Take the listing and print it in full, exactly as given.

* Material provided

....

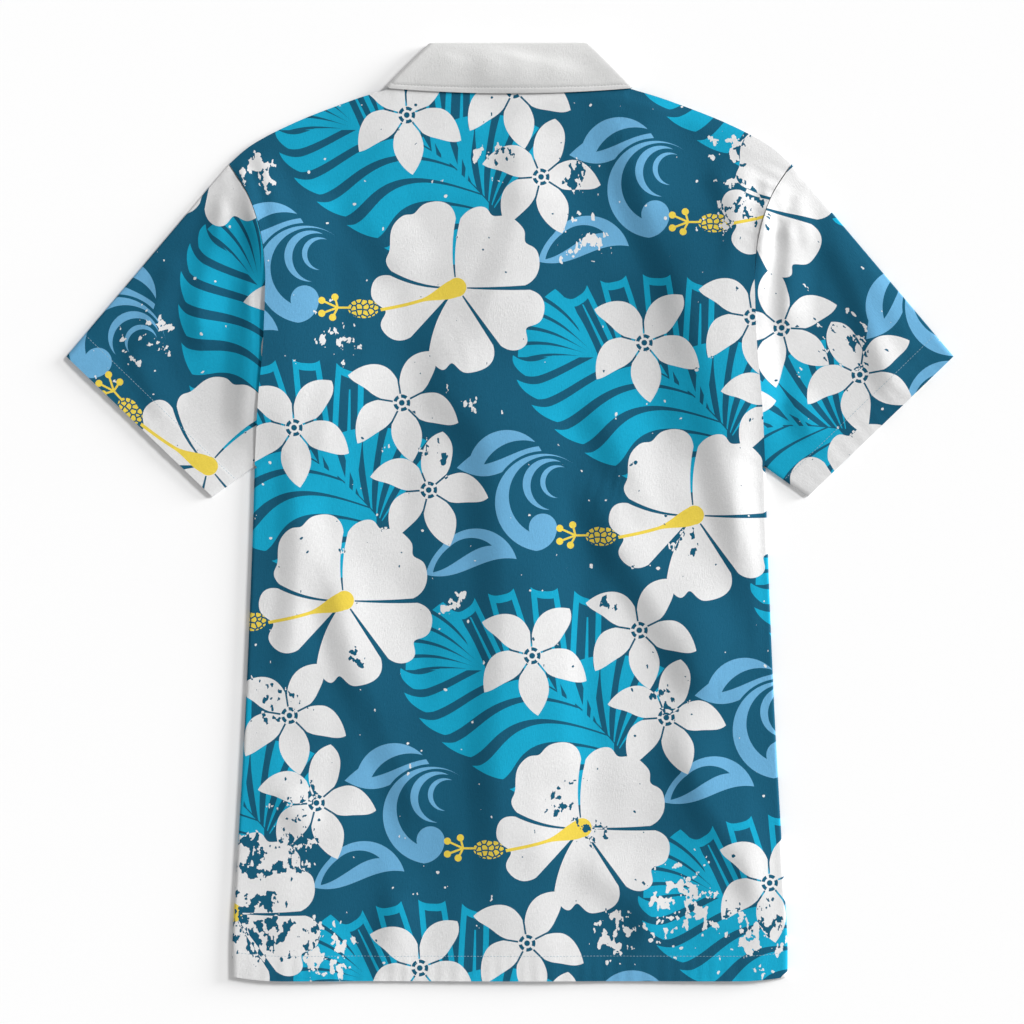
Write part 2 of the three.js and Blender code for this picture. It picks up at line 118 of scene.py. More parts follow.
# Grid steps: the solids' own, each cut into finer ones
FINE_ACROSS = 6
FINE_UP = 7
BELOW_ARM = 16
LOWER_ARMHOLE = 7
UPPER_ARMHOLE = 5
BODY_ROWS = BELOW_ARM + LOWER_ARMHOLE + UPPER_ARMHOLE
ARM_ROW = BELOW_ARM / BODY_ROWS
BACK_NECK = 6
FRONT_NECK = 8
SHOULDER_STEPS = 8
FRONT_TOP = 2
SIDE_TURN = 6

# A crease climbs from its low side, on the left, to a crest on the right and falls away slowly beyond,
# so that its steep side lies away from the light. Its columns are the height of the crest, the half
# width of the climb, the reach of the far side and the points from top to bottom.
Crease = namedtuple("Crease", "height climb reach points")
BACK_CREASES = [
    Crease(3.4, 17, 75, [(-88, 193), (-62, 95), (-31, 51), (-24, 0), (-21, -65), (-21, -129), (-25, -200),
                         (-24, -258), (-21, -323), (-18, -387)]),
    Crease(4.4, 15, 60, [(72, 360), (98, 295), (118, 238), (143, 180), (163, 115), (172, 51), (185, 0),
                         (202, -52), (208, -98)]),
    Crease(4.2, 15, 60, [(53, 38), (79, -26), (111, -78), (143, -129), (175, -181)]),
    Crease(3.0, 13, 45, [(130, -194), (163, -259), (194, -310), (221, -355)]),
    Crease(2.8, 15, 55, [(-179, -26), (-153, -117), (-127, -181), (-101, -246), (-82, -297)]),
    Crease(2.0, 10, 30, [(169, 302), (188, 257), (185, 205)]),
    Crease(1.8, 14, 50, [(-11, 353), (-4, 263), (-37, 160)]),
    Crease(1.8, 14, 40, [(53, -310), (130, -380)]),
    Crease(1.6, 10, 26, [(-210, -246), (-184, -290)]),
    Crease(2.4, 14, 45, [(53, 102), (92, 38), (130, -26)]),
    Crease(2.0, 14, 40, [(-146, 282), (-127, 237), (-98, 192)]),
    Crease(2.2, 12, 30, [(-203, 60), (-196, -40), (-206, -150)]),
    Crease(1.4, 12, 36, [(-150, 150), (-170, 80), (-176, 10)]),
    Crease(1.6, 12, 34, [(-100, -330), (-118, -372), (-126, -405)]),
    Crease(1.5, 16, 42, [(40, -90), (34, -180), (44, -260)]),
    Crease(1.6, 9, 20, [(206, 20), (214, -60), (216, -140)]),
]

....

* Solution below
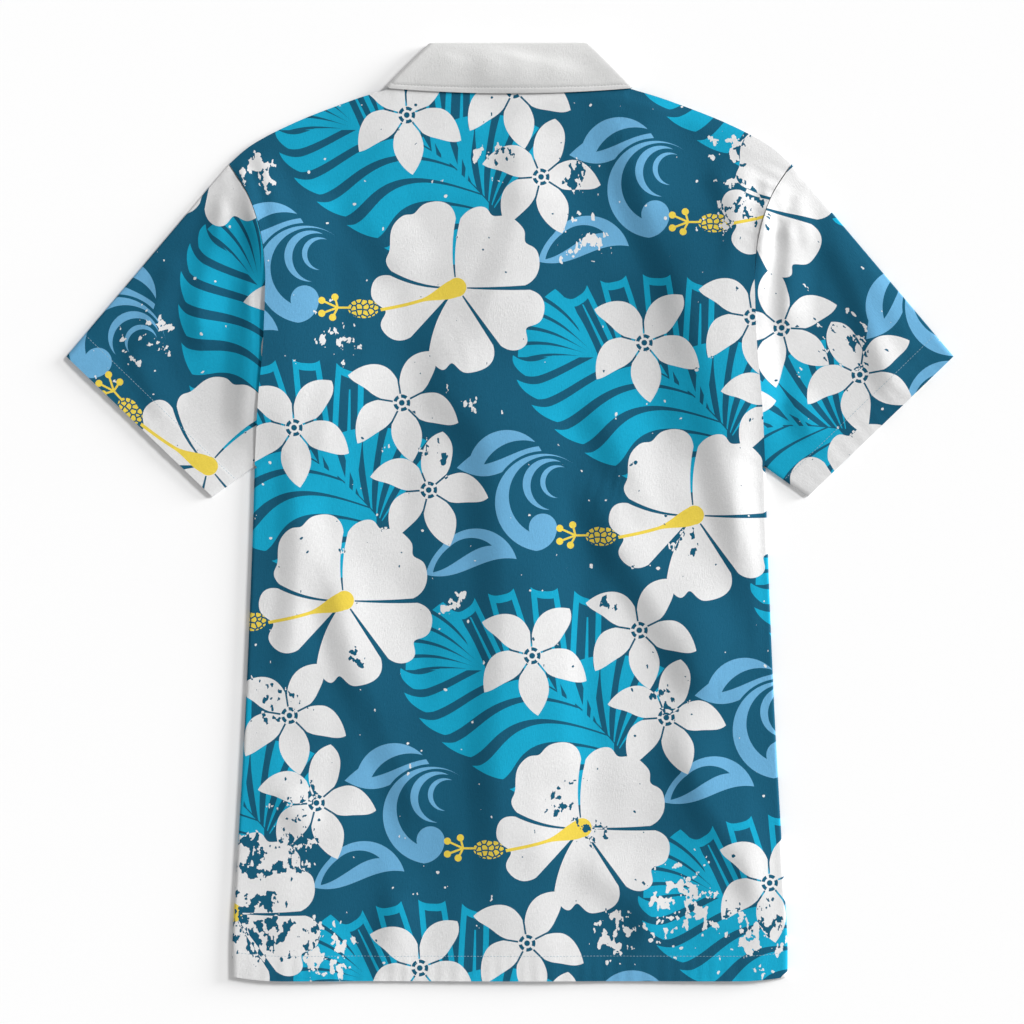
Write part 2 of the three.js and Blender code for this picture. It picks up at line 118 of scene.py. More parts follow.
# Grid steps: the solids' own, each cut into finer ones
FINE_ACROSS = 6
FINE_UP = 7
BELOW_ARM = 16
LOWER_ARMHOLE = 7
UPPER_ARMHOLE = 5
BODY_ROWS = BELOW_ARM + LOWER_ARMHOLE + UPPER_ARMHOLE
ARM_ROW = BELOW_ARM / BODY_ROWS
BACK_NECK = 6
FRONT_NECK = 8
SHOULDER_STEPS = 8
FRONT_TOP = 2
SIDE_TURN = 6

# A crease climbs from its low side, on the left, to a crest on the right and falls away slowly beyond,
# so that its steep side lies away from the light. Its columns are the height of the crest, the half
# width of the climb, the reach of the far side and the points from top to bottom.
Crease = namedtuple("Crease", "height climb reach points")
BACK_CREASES = [
    Crease(3.4, 17, 75, [(-88, 193), (-62, 95), (-31, 51), (-24, 0), (-21, -65), (-21, -129), (-25, -200),
                         (-24, -258), (-21, -323), (-18, -387)]),
    Crease(4.4, 15, 60, [(72, 360), (98, 295), (118, 238), (143, 180), (163, 115), (172, 51), (185, 0),
                         (202, -52), (208, -98)]),
    Crease(4.2, 15, 60, [(53, 38), (79, -26), (111, -78), (143, -129), (175, -181)]),
    Crease(3.0, 13, 45, [(130, -194), (163, -259), (194, -310), (221, -355)]),
    Crease(2.8, 15, 55, [(-179, -26), (-153, -117), (-127, -181), (-101, -246), (-82, -297)]),
    Crease(2.0, 10, 30, [(169, 302), (188, 257), (185, 205)]),
    Crease(1.8, 14, 50, [(-11, 353), (-4, 263), (-37, 160)]),
    Crease(1.8, 14, 40, [(53, -310), (130, -380)]),
    Crease(1.6, 10, 26, [(-210, -246), (-184, -290)]),
    Crease(2.4, 14, 45, [(53, 102), (92, 38), (130, -26)]),
    Crease(2.0, 14, 40, [(-146, 282), (-127, 237), (-98, 192)]),
    Crease(2.2, 12, 30, [(-203, 60), (-196, -40), (-206, -150)]),
    Crease(1.4, 12, 36, [(-150, 150), (-170, 80), (-176, 10)]),
    Crease(1.6, 12, 34, [(-100, -330), (-118, -372), (-126, -405)]),
    Crease(1.5, 16, 42, [(40, -90), (34, -180), (44, -260)]),
    Crease(1.6, 9, 20, [(206, 20), (214, -60), (216, -140)]),
]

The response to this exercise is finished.